When a bunch of students got together to make the most of a one-a-half day-long train journey, the result was a short film that had acclaimed filmmaker Girish Kasaravalli gushing. Rail Gaadi, the 15-minute stop motion animation movie made by the students of Arena Animation institute in Bangalore, is about nefarious activities that usually take place inside Indian trains. The challenging subject had Kasaravalli saying: “I admire the courage and conviction of these students who took up such a challenging subject for their first filmmaking attempt.”
The idea first occurred to Kareem Meppadi, a faculty member at the institute. The Animation Society of India was having its annual festival in Mumbai, an event that brings together animators. Meppadi and his students of diploma in animation engineering were planning to attend it.
“We were staring at a long train trip, which is usually spent chatting and lazing about. Instead of wasting that time, let us do something creative with it, Meppadi sir suggested. He had already discussed a movie idea with Arun S, a cinematographer, and together we decided to write a script,” recalled Tejashwini S, a former student of the institute who wrote Rail Gaadi’s screenplay.
The students, 25 of them, were clear that the movie should have a strong theme to tackle crime in the society. That is how they decided to look at crimes like robbery, human trafficking, rapes, drug-use and so on in the film. “We students decided to divide all the work, preproduction, acting and postproduction, among ourselves and leave the direction to Meppadi sir,” 20-year-old Manjula Jayadev, who played the role of a ruthless mother who sells her adolescent daughter, recalled. “We shot about 25,000 animated frames. Using software like Premiere, Aftereffects and Sound Forge, we edited them. Boys in our group did most of the sound and video editing,” she added.
The protagonist of their film is Mr Paper, an animated face drawn on a white piece of paper. There is also a young boy named Suraj who plays witness to several crimes that occur in the train and decides to complain about these to the authorities. Suraj and Mr Paper fail in their attempt to clean up the crime network operating in trains but the students behind the movie want it to create awareness among the hapless public who fall prey to crimes.

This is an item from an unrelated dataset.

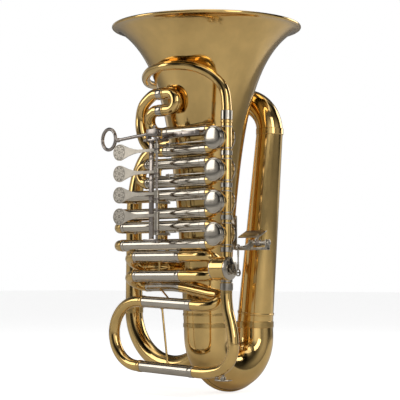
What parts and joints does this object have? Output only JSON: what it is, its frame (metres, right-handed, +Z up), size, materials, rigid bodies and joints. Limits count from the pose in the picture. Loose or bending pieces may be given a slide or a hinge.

“This effort is laudable because the film draws attention to degeneration of our value system. When I was just out of college, I too wanted to make movies that would sensitise the public. This film is indeed significant to me,” Kasaravalli said, while releasing the film on Friday.
“Rail Gaadi is an excellent example of how new technology has released films from the traditional shackles of producers as films can be made on very small budgets,” he said.